While radio was one of the forces that contributed to the waning of
player pianos, it was only one. There were others, all vying for the
dollar that was going to buy rolls. In many cases, for the same money
it took to buy a roll, you could see a stage show. So player pianos
never got a lot of exposure on stage or in the movies, for that very
reason -- competition.
The thing that really stopped player production was the mini-depression
of about 1926, and then the great depression. It really trounced the
heavily leveraged American piano industry itself (unlike the European
companies). Players by then had run a course of about one generation
in the USA. (We tend to look at a slump as something we can spend our
way out of). This wasn't precisely so in Europe, but their needs and
tastes and conservative business practices were different than ours, so
I suspect their player industry, although much smaller, was also more
enduring-- if they weren't bombed out of existence first. It was more
a cottage industry there.
Another factor: Americans also tend to be very fashion-conscious and
faddish, and our media tends to dictate to us what we will and will not
like. So if it seems to us that not as many ads are appearing for
players, and nothing is ever said about new models, etc. If all we
hear or read about is radio and the movies, then we tend to move to the
So, like John Tuttle, I can't hang it all on the radio. While radios
with loudspeakers came on the scene about 1926, few bought them then.
They were a real oddity for a long time, mainly because few people knew
enough about electronics to get financing for building radio stations.
My uncle, Gail Benson, was a pioneer radio engineer who designed
and built radio stations from the ground up back in those days. He
designed the transmitters, antennas, power service, transmitter room,
service room, everything. And when he'd contract to build one, he
had very few other people who knew anything about it. He had to know
everything, and that was very difficult. That's what it was like,
then. For years, his type was few and far between in comparison to
the 1940's and a new era. By 1935, most homes in the Midwest had a
radio, I think. It was the average American home ownership that forced
radio stations into existence by the tens of thousands.
Radios didn't really come into vogue and become a household item until
about 10 years after they were first introduced, In the early 1930's
most small town neighborhoods that had a family with a radio were homes
that could string a long-wire antenna, because they could only pick up
three or four stations at night. So although the radios had a built-in
coil, they all had screw terminals for the antenna.

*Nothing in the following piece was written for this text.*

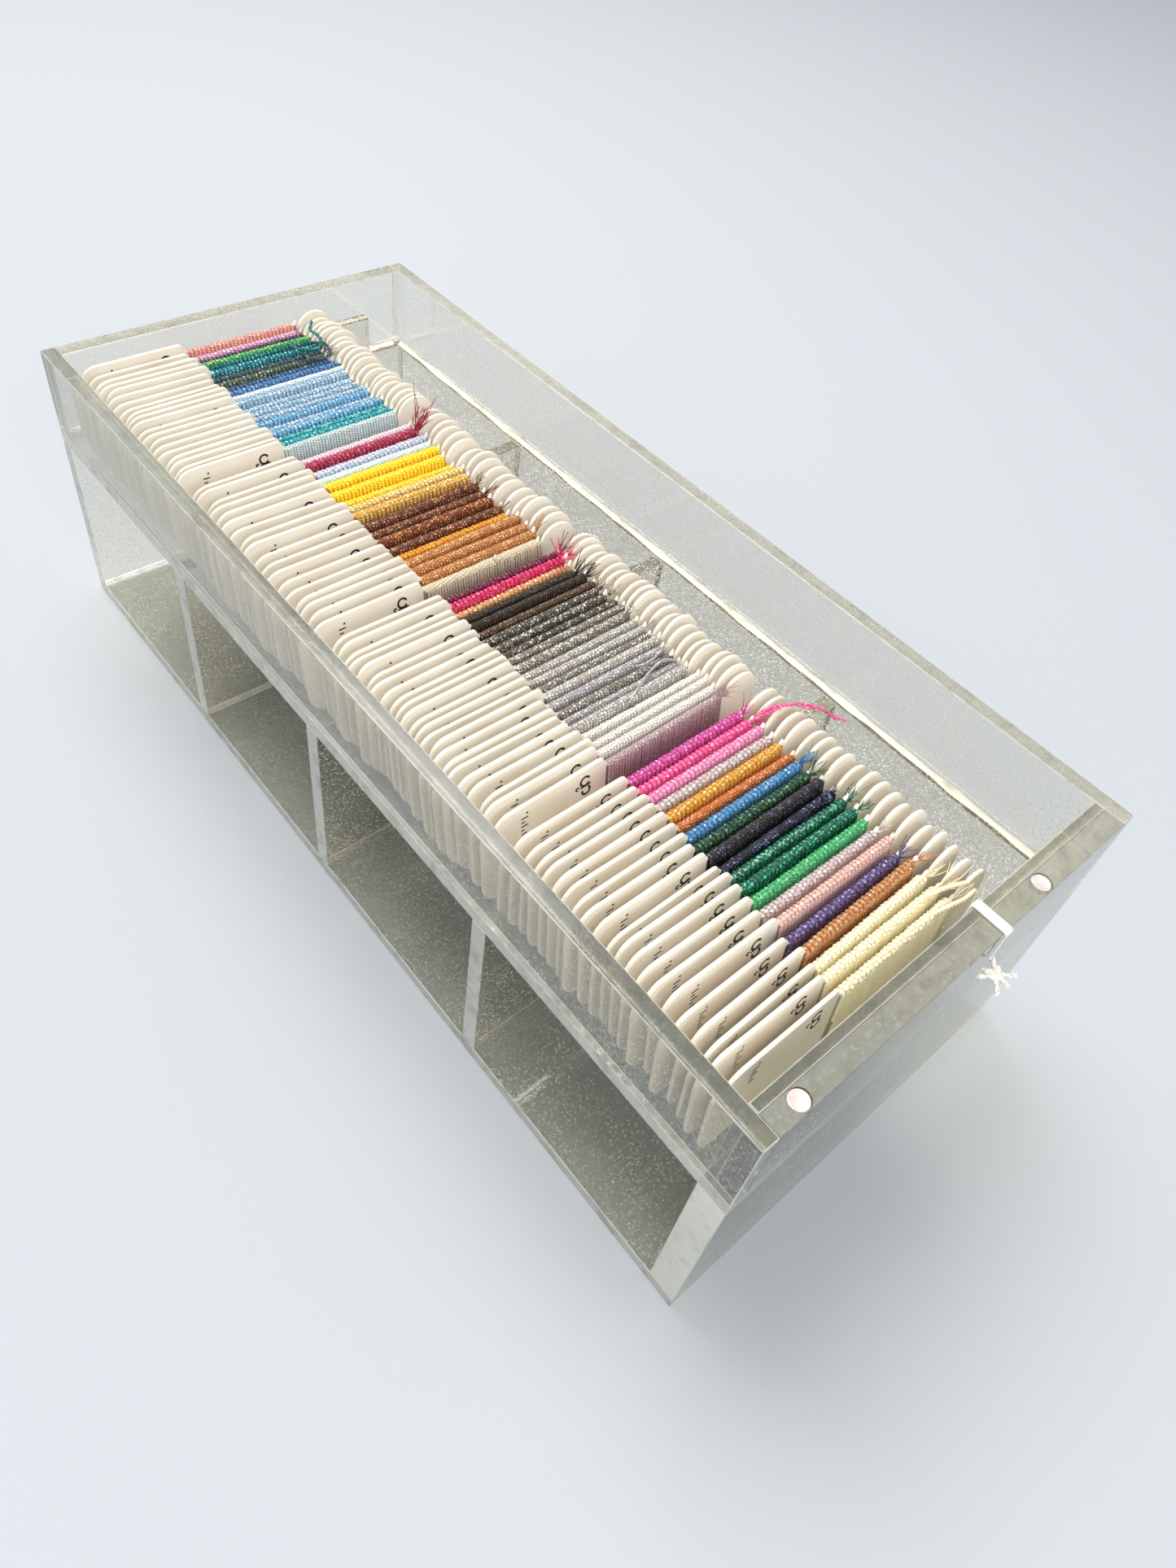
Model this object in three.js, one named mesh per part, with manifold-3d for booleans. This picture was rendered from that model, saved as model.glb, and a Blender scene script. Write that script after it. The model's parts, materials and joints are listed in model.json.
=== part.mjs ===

If you lived in a big city close to a station, a simple ground
connection to the radiator and another to the window screen might work
for the station that was only 200 miles away, but that was a "close
station." Until you could sell radios to little old ladies who didn't
rely on the "skip," you weren't selling enough radios yet to put players
out of business.
Long before 1935, the player piano industry had hit the skids and
Aeolian was picking up what was left of a number of piano names that
they could buy for 5 cents on the dollar, or even less. The fact that
jukeboxes had also almost stopped making money even before and through
the end of the great depression shows that the recording industry was
getting clobbered from all sides. The reason: Nobody had any money to
throw away on luxuries.
So it wasn't really so much the fact that radio alone was the reason,
but that it was an up and coming industry ready to take off at the end
of the depression (the middle to late 30's), the beginnings of which,
in about 1927 or so, had begun to slow the player industry. John Tuttle
makes a valid point by mentioning that their comeback is indicative
that they never really went away and obviously their appeal is timeless.
But if we will just look at it as a combination of the worldwide
disastrous financial circumstances in which new families could no
longer afford a player, plus the fact that news and entertainment was
also being offered via radio waves and the talkies were really taking
off at the same time (because of talented entertainers and big
salaries), the situation should be clear. These alternate media didn't
"destroy" the player piano per-se, but once player sales could no
longer sustain this huge industry it was just too large to live off of
small market shares so it folded and these came along as "what's next"
and displaced it.
What is amazing to me is how extremely popular they were and how many
they sold in the early 1920's. They were high-ticket items, costing at
least as much as a car, and a small grand reproducer cost the same in
the Midwest as building a 3-bedroom house for cash! So I'd say our
grandparents knew they had found something with a timeless appeal, even
though it was a huge investment. Now that I know, I agree with them!
It's still live music, sung and played right at your own piano at this
very moment, and that's really cool here in the computer age.